Z tego względu rząd chce zaproponować dopłaty do odsetek kredytów hipotecznych. Nazwa tego działania to “Bezpieczny kredyt 2%” i jak wskazuje nazwa – ma redukować oprocentowanie kredytu do 2%. Do tego dochodzi marża banku, która jednak nie będzie mogła być wyższa niż dla tego typu kredytów dla klientów spoza programu. W ten sposób ustawodawca będzie chciał osiągnąć efekt w postaci stabilnego, niskiego oprocentowania. Przez 10 lat, bo przez taki okres pożyczka będzie wspierana dopłatami. Potem rata bez dopłat i tak ma pozostać na bardzo podobnym poziomie. Co ciekawe, rząd chce tego wsparcia udzielać osobom w wieku aż do 45 lat i wystarczy, że tylko jedno z małżonków spełni kryteria programu, czyli np. nie będzie wcześniej miało prawa własności lub spółdzielczego prawa własności do mieszkania lub domu. Z kredytu ze wsparciem będzie można kupować zarówno na rynku wtórnym, jak i pierwotnym, zarówno domy, jak i mieszkania. Możliwe będzie również finansowanie tym nabycia działki i budowy domu. Brak będzie limitów cenowych.

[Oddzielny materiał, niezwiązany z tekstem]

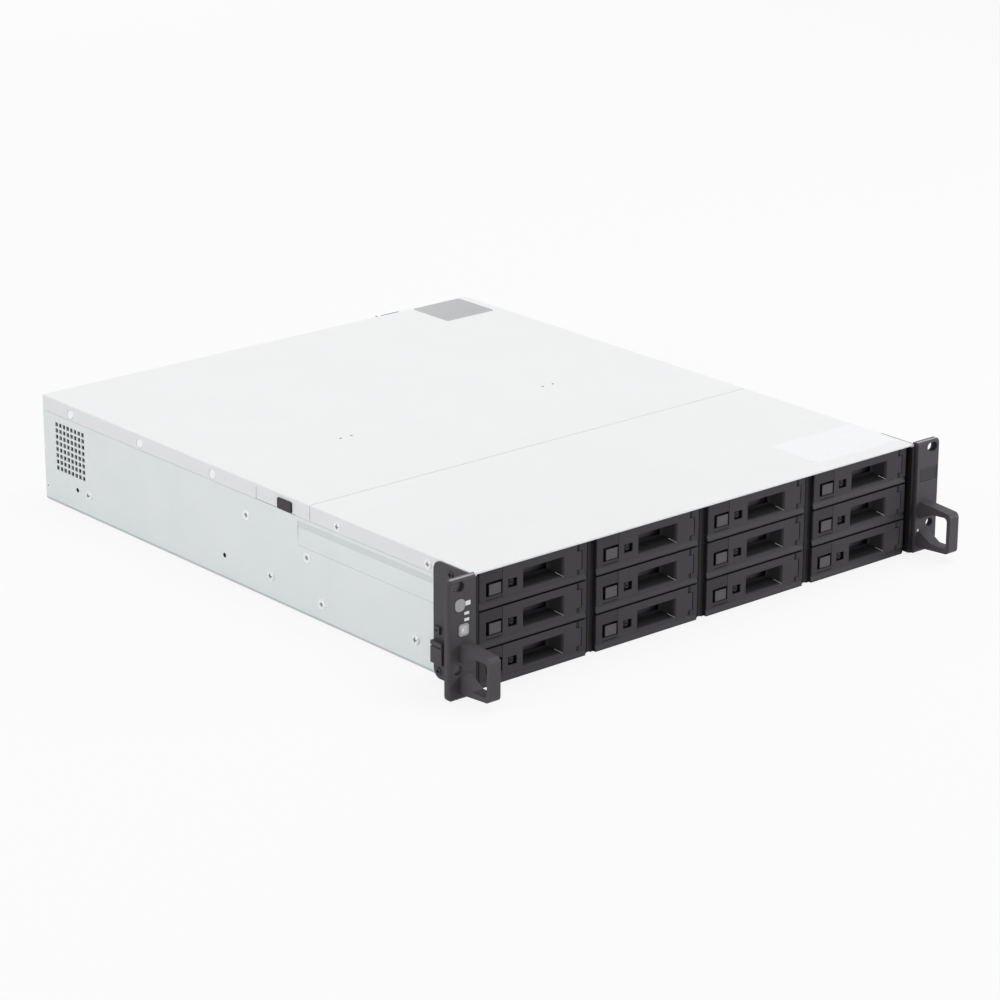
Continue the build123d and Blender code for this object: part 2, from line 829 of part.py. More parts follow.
# Black trim strips: flush with the shoulders between the columns, stepped forward at the
# sides to cap the front edges of the walls
trim_clear = 0.3
trim_front = front_y + bezel_setback + shoulder_setback
trim_top = first_tray + (rows - 1) * row_pitch - tray_lift + bezel_height
cap_front = shell_front - slip - sheet
with BuildPart() as trim:
    with BuildSketch(front_plane(trim_front)):
        for line in range(1, columns):
            middle = (line - columns / 2) * column_pitch
            reach = tray_gap / 2 - trim_clear
            between(middle - reach, middle + reach, sheet, trim_top)
    extrude(amount=-(cage_front - trim_front))
with BuildPart() as side_trim:
    with BuildSketch(Plane.XY.offset(sheet)):
        for side in (-1, 1):
            tray_face = side * (half_width - sheet - side_gap + trim_clear)
            wall_face = side * (half_width - 2 * sheet - slip)
            outer_face = side * (half_width - slip)
            with BuildLine():
                Polyline(
                    (tray_face, cap_front),
                    (outer_face, cap_front),
                    (outer_face, cap_front + sheet),
                    (wall_face, cap_front + sheet),
                    (wall_face, cage_front),
                    (tray_face, cage_front),
                    close=True,
                )
            make_face()
    extrude(amount=trim_top - sheet)
save_group([*trim.part.solids(), *side_trim.part.solids()], "bay_trim")

# Backplane with a drive connector for each bay
backplane_gap = 14.0
backplane_front = front_y + bezel_setback + tray_length + backplane_gap
backplane_sheet = 1.6
backplane_margin = 1.0
connector_width = 34.0
connector_height = 6.0
connector_depth = 6.5
connector_offset = 24.0
air_slot_height = 9.0
air_slot_rise = 5.1
with BuildPart() as backplane:
    with BuildSketch(front_plane(backplane_front)):
        edge = upper_wall - sheet - backplane_margin
        between(-edge, edge, sheet, wall_top - backplane_margin)
        for row in range(rows):
            for column in range(columns):
                middle = column_middle(column)
                low = first_tray + tray_floor + row * row_pitch
                air_slot_low = low + connector_height + air_slot_rise
                between(
                    middle - drive_width / 3,
                    middle + drive_width / 3,
                    air_slot_low,
                    air_slot_low + air_slot_height,
                    mode=Mode.SUBTRACT,
                )
    extrude(amount=-backplane_sheet)
    with BuildSketch(front_plane(backplane_front)):
        for row in range(rows):
            for column in range(columns):
                middle = column_middle(column) - connector_offset
                low = first_tray + tray_floor + row * row_pitch + 2 * seat_gap
                between(
                    middle - connector_width / 2,
                    middle + connector_width / 2,
                    low,
                    low + connector_height,
                )
    extrude(amount=connector_depth)
save(backplane.part, "backplane")

# Fans: one behind each column
fan_size = 80.0
fan_depth = 38.0
fan_bore = 37.5
fan_hub = 17.0
fan_gap = 6.4
fan_front = backplane_front + backplane_sheet + fan_gap
fan_blades = 7
blade_thickness = 1.6
blade_pitch = 38.0
blade_chord = 24.0
blade_tip_clear = 1.2
spider_depth = 5.0
spider_arm = 4.0
shaft_radius = 1.5
shaft_clear = 0.05
rotor_gap = 1.0
rotor_setback = 2.0
rotor_front = fan_front + rotor_setback
rotor_depth = fan_depth - spider_depth - rotor_setback - rotor_gap
motor_seat = fan_front + fan_depth - spider_depth

frames = []
for column in range(columns):
    middle = column_middle(column)
    fan_axis = (middle, sheet + fan_size / 2)
    with BuildPart() as fan_frame:
        with BuildSketch(front_plane(fan_front)):
            with Locations(fan_axis):
                Rectangle(fan_size, fan_size)
                Circle(fan_bore, mode=Mode.SUBTRACT)
        extrude(amount=-fan_depth)
        with BuildSketch(front_plane(motor_seat)):
            with Locations(fan_axis):
                Circle(fan_hub)
                Rectangle(2 * fan_bore + overrun, spider_arm)
                Rectangle(spider_arm, 2 * fan_bore + overrun)
                Circle(shaft_radius + shaft_clear, mode=Mode.SUBTRACT)
        extrude(amount=-spider_depth)
    frames.append(fan_frame.part)
    with BuildPart() as rotor:
        with BuildSketch(front_plane(rotor_front)):
            with Locations(fan_axis):
                Circle(fan_hub)
        extrude(amount=-rotor_depth)
        with BuildSketch(front_plane(rotor_front + rotor_depth)):
            with Locations(fan_axis):
                Circle(shaft_radius)
        extrude(amount=-(rotor_gap + spider_depth))
        blade_length = fan_bore - blade_tip_clear
        hub_middle = (fan_axis[0], rotor_front + rotor_depth / 2, fan_axis[1])
        for blade in range(fan_blades):
            turn = Vector(1, 0, 0).rotate(Axis.Y, blade * 360 / fan_blades)
            chord = Vector(0, 1, 0).rotate(Axis(hub_middle, turn), blade_pitch)
            with BuildSketch(Plane(origin=hub_middle, x_dir=chord, z_dir=turn)):
                Rectangle(blade_chord, blade_thickness)
            extrude(amount=blade_length)
    save(rotor.part, f"fan_rotor_{column + 1}")
save_group(frames, "fan_frames")

# Mainboard on standoffs, with processor cooler, memory and card slots
board_margin = 8.0
board_to_bay = 4.0
board_to_fans = 66.0
board_to_wall = 1.0
board_left = -half_width + sheet + board_margin
board_right = bay_left - board_to_bay
board_front = fan_front + fan_depth + board_to_fans
board_rear = rear_y - sheet - board_to_wall
board_length = board_rear - board_front
standoff_radius = 3.0
standoff_inset = 8.0
cooler_size = 90.0
cooler_height = 60.0
cooler_base = 6.0
cooler_x = -20.0
cooler_share = 0.38
cooler_y = board_front + cooler_share * board_length
fin_pitch = 11.0
fin_thickness = 1.6
memory_share = 0.59
memory_length = memory_share * board_length
memory_height = 30.0
memory_count = 4
memory_thickness = 4.0
memory_pitch = 11.0
memory_x = -120.0
card_slot = (9.0, 40.0, 11.0)
with BuildPart() as board:
    with BuildSketch(Plane.XY.offset(sheet + board_height)):
        between(board_left, board_right, board_front, board_rear)
    extrude(amount=board_sheet)
    with BuildSketch(Plane.XY.offset(sheet)):
        with Locations(((board_left + board_right) / 2, (board_front + board_rear) / 2)):
            with GridLocations(
                board_right - board_left - 2 * standoff_inset,
                board_rear - board_front - 2 * standoff_inset,
                2,
                2,
            ):
                Circle(standoff_radius)
    extrude(amount=board_height)
    with BuildSketch(Plane.XY.offset(board_top)):
        with Locations((memory_x, cooler_y)):
            with GridLocations(memory_pitch, 0, memory_count, 1):
                Rectangle(memory_thickness, memory_length)
    extrude(amount=memory_height)
    with BuildSketch(Plane.XY.offset(board_top)):
        for slot_x in slot_places:
            with Locations((slot_x, board_rear - card_slot[1])):
                Rectangle(card_slot[0], card_slot[1])
    extrude(amount=card_slot[2])
with BuildPart() as cooler:
    with BuildSketch(front_plane(cooler_y - cooler_size / 2)):
        low = board_top
        between(cooler_x - cooler_size / 2, cooler_x + cooler_size / 2, low, low + cooler_base)
        fins = int(cooler_size / fin_pitch)
        with Locations((cooler_x, low + cooler_height / 2)):
            with GridLocations(fin_pitch, 0, fins, 1):
                Rectangle(fin_thickness, cooler_height)
    extrude(amount=-cooler_size)
save_group([board.part, cooler.part], "mainboard")

# Rear ports on the board: network jacks and a double serial-bus socket
port_wall = 1.2
port_recess = 12.0
usb_recess = 9.0
usb_opening = (12.5, 5.2)
usb_tongue = 1.8
usb_tongue_share = 0.8
port_proud = 0.8
port_rear = rear_y + port_proud
ports = []
for number in range(port_count):
    port_x = port_first_x - number * port_pitch
    with BuildPart() as jack:
        with BuildSketch(front_plane(port_rear)):
            between(port_x - port_width / 2, port_x + port_width / 2, board_top, board_top + port_height)
        extrude(amount=port_depth)
        with BuildSketch(front_plane(port_rear)):
            between(
                port_x - port_width / 2 + 2 * port_wall,
                port_x + port_width / 2 - 2 * port_wall,
                board_top + 2 * port_wall,
                board_top + port_height - 2 * port_wall,
            )
            between(
                port_x - port_width / 5,
                port_x + port_width / 5,
                board_top + port_wall,
                board_top + port_height / 2,
            )
        extrude(amount=port_recess, mode=Mode.SUBTRACT)
    ports.append(jack.part)
with BuildPart() as usb:
    with BuildSketch(front_plane(port_rear)):
        between(usb_x - usb_width / 2, usb_x + usb_width / 2, board_top, board_top + usb_height)
    extrude(amount=port_depth)
    with BuildSketch(front_plane(port_rear)):
        with Locations((usb_x, board_top + usb_height / 2)):
            with GridLocations(0, usb_height / 2, 1, 2):
                Rectangle(usb_opening[0], usb_opening[1])
                with Locations((0, usb_tongue / 2)):
                    Rectangle(usb_opening[0] * usb_tongue_share, usb_tongue, mode=Mode.SUBTRACT)
    extrude(amount=usb_recess, mode=Mode.SUBTRACT)
ports.append(usb.part)
save_group(ports, "rear_ports")

# Power supplies with handle, inlet, fan grille and a sliding release latch
supply_proud = 1.0
supply_rear = rear_y + supply_proud
handle_bar_size = 3.2
grip_width = 25.0
grip_reach = 20.0
grip_inset = 1.5
grip_left = supply_left + grip_inset
grip_rise = 34.0
inlet_width = 24.0
inlet_height = 17.0
inlet_recess = 14.0
inlet_inset = 16.0
inlet_x = supply_right - inlet_inset
inlet_z = 11.5
supply_fan_radius = 17.0
supply_fan_recess = 2.5
supply_fan_inset = 25.0
supply_fan_x = supply_left + supply_fan_inset
supply_hub_share = 0.45
grille_bar = 1.6
latch_tab = (7.0, 14.0)
latch_tab_inset = 8.0
latch_tab_x = supply_right - latch_tab_inset
latch_tab_z = 30.0
latch_reach = 9.0
latch_slide = 3.0
latch_wall = 1.5
for number, floor_z in enumerate(supply_floors, start=1):
    with BuildPart() as supply:
        with BuildSketch(front_plane(supply_rear)):
            between(supply_left, supply_right, floor_z, floor_z + supply_height)
        extrude(amount=supply_length)
        # Inlet for a mains connector
        with BuildSketch(front_plane(supply_rear)):
            with Locations((inlet_x, floor_z + inlet_z)):
                RectangleRounded(inlet_width, inlet_height, latch_wall)
        extrude(amount=inlet_recess, mode=Mode.SUBTRACT)
        # Exhaust recess with a cross-shaped guard left standing
        with BuildSketch(front_plane(supply_rear)):
            with Locations((supply_fan_x, floor_z + supply_height / 2)):
                Circle(supply_fan_radius)
                Circle(supply_fan_radius * supply_hub_share, mode=Mode.SUBTRACT)
                Rectangle(2 * supply_fan_radius, grille_bar, mode=Mode.SUBTRACT)
                Rectangle(grille_bar, 2 * supply_fan_radius, mode=Mode.SUBTRACT)
        extrude(amount=supply_fan_recess, mode=Mode.SUBTRACT)
        # Slot in which the latch tab slides
        with BuildSketch(front_plane(supply_rear)):
            with Locations((latch_tab_x - latch_slide / 2, floor_z + latch_tab_z)):
                Rectangle(latch_tab[0] + latch_slide + 2 * seat_gap, latch_tab[1] + 2 * seat_gap)
        extrude(amount=2 * latch_wall, mode=Mode.SUBTRACT)
        # Pull handle
        with BuildSketch(Plane.XY.offset(floor_z + grip_rise)):
            between(grip_left, grip_left + grip_width, supply_rear, supply_rear + grip_reach)
            between(
                grip_left + handle_bar_size,
                grip_left + grip_width - handle_bar_size,
                supply_rear,
                supply_rear + grip_reach - handle_bar_size,
                mode=Mode.SUBTRACT,
            )
        extrude(amount=handle_bar_size)
    save(supply.part, f"power_supply_{number}")
    with BuildPart() as catch:
        with BuildSketch(front_plane(supply_rear - 2 * latch_wall + seat_gap)):
            with Locations((latch_tab_x, floor_z + latch_tab_z)):
                Rectangle(*latch_tab)
        extrude(amount=-(2 * latch_wall - seat_gap + slip))
        with BuildSketch(front_plane(supply_rear)):
            with Locations((latch_tab_x, floor_z + latch_tab_z)):
                Rectangle(latch_wall, latch_tab[1])
        extrude(amount=-latch_reach)
    save(catch.part, f"supply_latch_{number}")
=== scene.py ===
import json
import math

import bpy
import numpy as np
from mathutils import Matrix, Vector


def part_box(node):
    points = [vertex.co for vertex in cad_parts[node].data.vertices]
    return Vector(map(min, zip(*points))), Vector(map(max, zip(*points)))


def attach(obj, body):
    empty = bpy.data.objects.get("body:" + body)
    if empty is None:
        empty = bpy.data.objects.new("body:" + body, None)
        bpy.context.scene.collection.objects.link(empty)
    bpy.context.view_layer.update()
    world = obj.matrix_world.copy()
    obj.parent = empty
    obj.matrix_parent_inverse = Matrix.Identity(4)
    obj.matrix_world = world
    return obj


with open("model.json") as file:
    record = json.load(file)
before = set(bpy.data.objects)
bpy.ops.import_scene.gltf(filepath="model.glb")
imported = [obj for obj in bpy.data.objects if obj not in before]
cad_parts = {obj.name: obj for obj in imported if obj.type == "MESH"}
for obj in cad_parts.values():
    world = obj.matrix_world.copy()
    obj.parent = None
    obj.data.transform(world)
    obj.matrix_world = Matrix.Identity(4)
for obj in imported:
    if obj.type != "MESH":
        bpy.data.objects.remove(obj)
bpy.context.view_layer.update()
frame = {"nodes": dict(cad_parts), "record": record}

scene = bpy.context.scene
millimetre = 0.001

# The object's main planes; every y that is measured on the object starts at the ears' front
bezelThick = 2.9 * millimetre
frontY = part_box("rack_ears")[0][1] - bezelThick
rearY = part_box("chassis")[1][1]
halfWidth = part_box("chassis")[1][0]
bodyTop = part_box("rear_lid")[1][2]


print("stage: camera and light")

view = {
    "place": (-1.66144, -1.97601, 0.92553),
    "yaw": 40.555,
    "pitch": 19.296,
    "roll": 0.157,
    "lens": 127.557,
    "sensor": 36.0,
    "clipEnd": 50.0,
}


def standing(axes, place):
    # matrix that turns an object's own axes to these and stands it at the place
    rows = [[axis[i] for axis in axes] + [place[i]] for i in range(3)]
    return Matrix(rows + [[0, 0, 0, 1]])


def unit(vector):
    # the vector divided by its own length
    return vector / np.linalg.norm(vector)


yaw, pitch, roll = (math.radians(view[key]) for key in ("yaw", "pitch", "roll"))
forward = np.array(
    [math.sin(yaw) * math.cos(pitch), math.cos(yaw) * math.cos(pitch), -math.sin(pitch)]
)
level = np.array([math.cos(yaw), -math.sin(yaw), 0.0])
upright = np.cross(level, forward)
right = level * math.cos(roll) + upright * math.sin(roll)
up = upright * math.cos(roll) - level * math.sin(roll)
cameraData = bpy.data.cameras.new("photoCamera")
cameraData.lens = view["lens"]
cameraData.sensor_width = view["sensor"]
cameraData.clip_end = view["clipEnd"]
cameraObject = bpy.data.objects.new("photoCamera", cameraData)
scene.collection.objects.link(cameraObject)
cameraObject.matrix_world = standing((right, up, -forward), view["place"])
scene.camera = cameraObject
scene.view_settings.view_transform = "Standard"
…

Jednak to nie cały program “Pierwsze mieszkanie”. Jest w nim też drugi rodzaj działania – konto oszczędnościowo przeznaczone dla tych, którzy chcą oszczędzać na wkład własny. Rząd obiecuje, że po spełnieniu kryteriów (minimum 11 wpłat rocznie, każda o wysokości minimum 500 zł) oszczędzający co roku otrzyma premię równą inflacji lub wzrostowi średniej ceny metra kwadratowego. Zawsze będzie wybierany ten parametr, który będzie wyższy.

Czy “Pierwsze mieszkanie” zmieni zasady obowiązujące na rynku?

Można się zastanawiać, czy deklaracja rządu, że mieszkanie przestanie być towarem, a stanie się prawem, to tylko pusta deklaracja, czy rzeczywiście program może mieć tak duży wpływ na rynek mieszkaniowy. Jedna z rzeczy, które rzucają się w oczy już przy pobieżnej analizie, to uzależnienie wejścia do programu od posiadania zdolności kredytowej. Wsparcie pomoże w spłacie zobowiązania, jednak nadal trzeba będzie przed bankiem wykazać się odpowiednimi, stabilnymi dochodami. Przy obecnych cenach mieszkań te dochody muszą być spore. Pozostaje jeszcze pytanie, jak banki będą liczyć zdolność kredytową klientów objętych programem – czy tak samo, jak wszystkich, czy zastosują jakąś taryfę ulgową? Wygląda jednak na to, iż wsparcie otrzymają te osoby, które i tak mają dobrą sytuację finansową, co nie zmienia tego, że mieszkanie to wolnorynkowy towar.

Krytycy programu uważają, że jego wprowadzenie zaburzy działanie wolnorynkowych mechanizmów. Według nich już na wiosnę można by się spodziewać odbicia w branży mieszkaniowej, idącego wraz z pierwszymi sygnałami o obniżaniu się inflacji. Jednak sama zapowiedź wdrożenia “Pierwszego mieszkania” sprawi, iż wiele osób odłoży decyzje zakupowe do czasu, aż będą mogły uzyskać wsparcie. Inni eksperci, którzy bardziej ostrożnie zakładali, że odbicie w mieszkaniówce to kwestia dwóch lat, sądzą, iż program uczynił te prognozy nieaktualnymi. O ile dotychczas branża czekała z powrotem na wysokie obroty na poprawę wskaźników gospodarczych, o tyle teraz wszystko zostanie dopasowane do harmonogramu wdrażania “Pierwszego mieszkania”.